The data is normalized using standardization and scaled to unit variance. The standard score $z$ of a sample $x$ is calculated as:

$\qquad z = (x - u) / s$

Where:

• $u$ is the mean of the training samples.
• $s$ is the standard deviation of the training samples.

Automatic feature selection eliminates redundant features. K best feature selection involves calculating a correlation matrix and retaining $k$ features with the highest scores. The Benjamini-Hochberg procedure decreases the false discovery rate. A threshold value of 0.6 is used for correlation to retain only one of the correlated features. Three-fold cross-validation is employed.
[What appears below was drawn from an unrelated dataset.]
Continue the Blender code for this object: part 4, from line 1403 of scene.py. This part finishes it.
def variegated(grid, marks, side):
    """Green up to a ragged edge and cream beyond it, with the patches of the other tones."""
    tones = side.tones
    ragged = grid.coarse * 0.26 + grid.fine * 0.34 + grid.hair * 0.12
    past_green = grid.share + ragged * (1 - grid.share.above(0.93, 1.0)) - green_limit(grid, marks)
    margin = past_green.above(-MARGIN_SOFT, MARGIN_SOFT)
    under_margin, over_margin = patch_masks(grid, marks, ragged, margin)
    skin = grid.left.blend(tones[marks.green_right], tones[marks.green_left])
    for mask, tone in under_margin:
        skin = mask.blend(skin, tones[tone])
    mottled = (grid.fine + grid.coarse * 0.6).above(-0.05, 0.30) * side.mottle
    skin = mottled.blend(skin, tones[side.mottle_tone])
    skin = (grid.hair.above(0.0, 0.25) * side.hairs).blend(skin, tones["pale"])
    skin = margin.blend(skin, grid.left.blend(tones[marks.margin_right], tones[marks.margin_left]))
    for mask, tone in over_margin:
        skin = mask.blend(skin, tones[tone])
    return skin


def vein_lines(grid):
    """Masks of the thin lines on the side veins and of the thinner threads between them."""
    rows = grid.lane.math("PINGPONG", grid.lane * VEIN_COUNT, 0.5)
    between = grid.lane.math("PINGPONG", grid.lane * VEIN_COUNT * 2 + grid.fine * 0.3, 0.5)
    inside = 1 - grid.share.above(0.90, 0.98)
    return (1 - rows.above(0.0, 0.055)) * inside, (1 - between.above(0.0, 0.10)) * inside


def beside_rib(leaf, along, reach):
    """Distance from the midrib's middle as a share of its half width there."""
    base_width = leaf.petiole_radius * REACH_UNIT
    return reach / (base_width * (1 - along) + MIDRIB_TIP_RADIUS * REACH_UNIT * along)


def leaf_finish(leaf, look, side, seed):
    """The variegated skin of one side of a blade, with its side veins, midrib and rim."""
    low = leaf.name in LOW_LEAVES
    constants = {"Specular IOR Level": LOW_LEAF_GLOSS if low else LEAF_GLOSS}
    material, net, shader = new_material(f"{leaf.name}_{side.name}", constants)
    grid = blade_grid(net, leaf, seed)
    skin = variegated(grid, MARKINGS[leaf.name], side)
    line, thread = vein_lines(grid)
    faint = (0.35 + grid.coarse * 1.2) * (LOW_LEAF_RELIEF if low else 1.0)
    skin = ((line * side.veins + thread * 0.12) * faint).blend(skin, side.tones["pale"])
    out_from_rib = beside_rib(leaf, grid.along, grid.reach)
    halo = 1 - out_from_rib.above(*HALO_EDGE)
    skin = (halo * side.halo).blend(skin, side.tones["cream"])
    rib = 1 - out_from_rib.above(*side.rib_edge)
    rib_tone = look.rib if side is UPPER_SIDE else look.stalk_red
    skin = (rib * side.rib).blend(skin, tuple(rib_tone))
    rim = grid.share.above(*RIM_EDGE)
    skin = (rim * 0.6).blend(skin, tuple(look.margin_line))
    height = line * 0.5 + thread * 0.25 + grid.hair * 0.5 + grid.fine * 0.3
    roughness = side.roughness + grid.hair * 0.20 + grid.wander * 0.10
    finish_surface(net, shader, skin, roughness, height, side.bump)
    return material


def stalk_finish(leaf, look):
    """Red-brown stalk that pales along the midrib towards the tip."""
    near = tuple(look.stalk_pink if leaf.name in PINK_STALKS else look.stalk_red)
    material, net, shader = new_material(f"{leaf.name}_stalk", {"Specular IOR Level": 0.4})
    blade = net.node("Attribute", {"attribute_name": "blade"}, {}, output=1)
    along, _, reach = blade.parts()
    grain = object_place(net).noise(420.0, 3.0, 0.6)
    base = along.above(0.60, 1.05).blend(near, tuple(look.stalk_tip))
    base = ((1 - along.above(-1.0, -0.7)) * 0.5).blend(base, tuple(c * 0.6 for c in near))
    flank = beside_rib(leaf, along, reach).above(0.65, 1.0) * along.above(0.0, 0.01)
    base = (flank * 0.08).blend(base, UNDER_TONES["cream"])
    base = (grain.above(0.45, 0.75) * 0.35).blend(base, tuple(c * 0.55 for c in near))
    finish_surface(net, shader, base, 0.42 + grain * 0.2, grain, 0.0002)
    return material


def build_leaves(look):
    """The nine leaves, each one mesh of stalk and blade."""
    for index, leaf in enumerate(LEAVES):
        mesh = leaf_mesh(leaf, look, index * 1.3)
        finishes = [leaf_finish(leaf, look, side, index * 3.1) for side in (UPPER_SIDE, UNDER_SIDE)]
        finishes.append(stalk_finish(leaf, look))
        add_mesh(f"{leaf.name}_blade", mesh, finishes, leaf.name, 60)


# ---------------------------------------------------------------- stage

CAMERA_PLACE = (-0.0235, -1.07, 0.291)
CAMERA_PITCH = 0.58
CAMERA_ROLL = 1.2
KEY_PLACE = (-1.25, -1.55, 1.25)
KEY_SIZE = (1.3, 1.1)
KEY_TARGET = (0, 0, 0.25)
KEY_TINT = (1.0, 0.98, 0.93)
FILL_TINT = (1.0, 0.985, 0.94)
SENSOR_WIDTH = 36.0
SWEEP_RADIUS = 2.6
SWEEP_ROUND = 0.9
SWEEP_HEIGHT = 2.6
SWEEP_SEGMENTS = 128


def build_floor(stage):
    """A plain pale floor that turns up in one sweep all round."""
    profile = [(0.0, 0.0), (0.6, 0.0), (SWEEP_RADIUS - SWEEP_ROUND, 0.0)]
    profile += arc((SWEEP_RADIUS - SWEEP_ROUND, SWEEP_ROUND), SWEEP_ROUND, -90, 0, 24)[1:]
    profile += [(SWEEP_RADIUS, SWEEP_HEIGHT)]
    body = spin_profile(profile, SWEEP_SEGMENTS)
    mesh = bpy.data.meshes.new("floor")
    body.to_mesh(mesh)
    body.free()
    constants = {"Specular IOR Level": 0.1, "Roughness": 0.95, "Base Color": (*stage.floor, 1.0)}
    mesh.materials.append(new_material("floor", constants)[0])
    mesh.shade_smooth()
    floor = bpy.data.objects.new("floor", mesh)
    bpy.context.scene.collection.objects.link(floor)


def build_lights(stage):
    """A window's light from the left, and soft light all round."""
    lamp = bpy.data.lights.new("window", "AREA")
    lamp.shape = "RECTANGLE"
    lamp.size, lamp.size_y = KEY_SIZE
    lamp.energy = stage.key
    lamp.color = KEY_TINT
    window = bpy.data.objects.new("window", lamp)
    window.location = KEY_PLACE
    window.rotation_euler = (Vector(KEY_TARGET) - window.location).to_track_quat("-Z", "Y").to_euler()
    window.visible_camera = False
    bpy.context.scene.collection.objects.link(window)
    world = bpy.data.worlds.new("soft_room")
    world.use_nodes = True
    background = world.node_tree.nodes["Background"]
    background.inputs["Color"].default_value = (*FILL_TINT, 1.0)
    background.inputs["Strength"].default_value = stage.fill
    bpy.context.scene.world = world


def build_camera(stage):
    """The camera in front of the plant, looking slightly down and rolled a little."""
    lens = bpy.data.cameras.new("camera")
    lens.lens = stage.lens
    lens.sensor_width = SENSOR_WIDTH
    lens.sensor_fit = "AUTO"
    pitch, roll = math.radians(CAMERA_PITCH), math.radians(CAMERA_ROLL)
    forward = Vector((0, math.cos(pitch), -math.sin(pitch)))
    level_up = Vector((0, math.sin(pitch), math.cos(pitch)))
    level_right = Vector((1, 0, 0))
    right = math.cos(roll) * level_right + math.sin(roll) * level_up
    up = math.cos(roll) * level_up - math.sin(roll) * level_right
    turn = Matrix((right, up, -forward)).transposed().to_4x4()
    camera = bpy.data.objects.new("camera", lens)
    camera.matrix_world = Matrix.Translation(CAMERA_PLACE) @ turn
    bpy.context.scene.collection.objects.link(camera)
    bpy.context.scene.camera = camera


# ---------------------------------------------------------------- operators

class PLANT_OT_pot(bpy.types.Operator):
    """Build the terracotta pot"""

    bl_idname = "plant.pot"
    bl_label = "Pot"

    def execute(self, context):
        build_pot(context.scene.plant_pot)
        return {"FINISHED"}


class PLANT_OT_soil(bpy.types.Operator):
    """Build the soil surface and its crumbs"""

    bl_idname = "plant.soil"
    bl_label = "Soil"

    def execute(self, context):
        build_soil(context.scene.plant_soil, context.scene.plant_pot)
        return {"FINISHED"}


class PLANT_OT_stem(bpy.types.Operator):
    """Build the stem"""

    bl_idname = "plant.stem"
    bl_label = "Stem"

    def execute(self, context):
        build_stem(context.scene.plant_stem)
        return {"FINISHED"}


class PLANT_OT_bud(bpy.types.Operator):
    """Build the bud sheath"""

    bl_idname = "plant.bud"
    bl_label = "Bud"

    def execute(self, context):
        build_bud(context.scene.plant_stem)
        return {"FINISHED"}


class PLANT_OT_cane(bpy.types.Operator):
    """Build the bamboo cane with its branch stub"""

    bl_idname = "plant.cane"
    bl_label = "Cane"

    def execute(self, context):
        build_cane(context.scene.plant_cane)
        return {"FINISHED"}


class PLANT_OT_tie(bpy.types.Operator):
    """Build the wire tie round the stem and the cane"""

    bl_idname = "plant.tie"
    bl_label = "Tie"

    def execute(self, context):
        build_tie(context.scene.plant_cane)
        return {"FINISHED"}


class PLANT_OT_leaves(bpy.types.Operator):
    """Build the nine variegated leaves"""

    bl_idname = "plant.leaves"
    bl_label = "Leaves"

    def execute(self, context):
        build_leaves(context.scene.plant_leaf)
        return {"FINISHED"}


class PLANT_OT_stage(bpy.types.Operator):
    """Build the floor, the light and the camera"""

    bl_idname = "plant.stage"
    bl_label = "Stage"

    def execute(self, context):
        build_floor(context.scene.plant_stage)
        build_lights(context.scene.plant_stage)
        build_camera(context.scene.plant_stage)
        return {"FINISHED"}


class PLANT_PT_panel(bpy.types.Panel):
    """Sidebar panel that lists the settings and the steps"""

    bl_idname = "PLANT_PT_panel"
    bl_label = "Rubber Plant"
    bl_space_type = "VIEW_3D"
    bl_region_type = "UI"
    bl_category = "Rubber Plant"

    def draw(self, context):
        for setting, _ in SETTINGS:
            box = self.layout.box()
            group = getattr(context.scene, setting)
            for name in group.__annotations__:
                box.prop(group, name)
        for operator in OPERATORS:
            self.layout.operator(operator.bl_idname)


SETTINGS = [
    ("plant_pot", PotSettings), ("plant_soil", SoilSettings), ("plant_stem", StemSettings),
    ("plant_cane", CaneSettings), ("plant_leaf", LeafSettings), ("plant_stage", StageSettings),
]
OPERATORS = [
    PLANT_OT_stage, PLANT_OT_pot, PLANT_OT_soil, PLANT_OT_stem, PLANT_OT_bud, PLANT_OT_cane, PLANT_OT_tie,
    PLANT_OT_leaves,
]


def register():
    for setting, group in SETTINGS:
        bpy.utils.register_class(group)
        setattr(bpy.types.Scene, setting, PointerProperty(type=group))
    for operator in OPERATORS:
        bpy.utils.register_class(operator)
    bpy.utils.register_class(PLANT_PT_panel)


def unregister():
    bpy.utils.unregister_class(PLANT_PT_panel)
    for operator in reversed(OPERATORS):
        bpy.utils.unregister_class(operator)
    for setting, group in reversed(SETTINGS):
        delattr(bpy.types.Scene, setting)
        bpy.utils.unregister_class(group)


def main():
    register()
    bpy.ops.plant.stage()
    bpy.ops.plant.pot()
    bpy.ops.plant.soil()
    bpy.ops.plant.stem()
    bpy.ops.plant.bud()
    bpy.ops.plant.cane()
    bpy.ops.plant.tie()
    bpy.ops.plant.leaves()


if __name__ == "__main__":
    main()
Experimental results demonstrated that the Random Forest Classifier generally outperformed the others, notably achieving 96.43% accuracy in predicting speaking rate. The Support Vector Classifier (SVC) achieved 75% accuracy for the "Engaged" label. However, the Multi-Layer Perceptron (MLP) underperformed in most parameters. The paper also examined the impact of different modality combinations, revealing that the performance varies significantly depending on the modalities used. The Random Forest classifier, trained on the three-modality feature vector, generally outperformed other variants.

The paper concludes by noting that the limited size of the dataset constrained the maximum achievable accuracy. Future work will focus on expanding the dataset and incorporating additional behavioral cues, such as hand movements and body posture. The goal is to integrate the model into a web application that provides real-time feedback to candidates, enhancing their interview performance.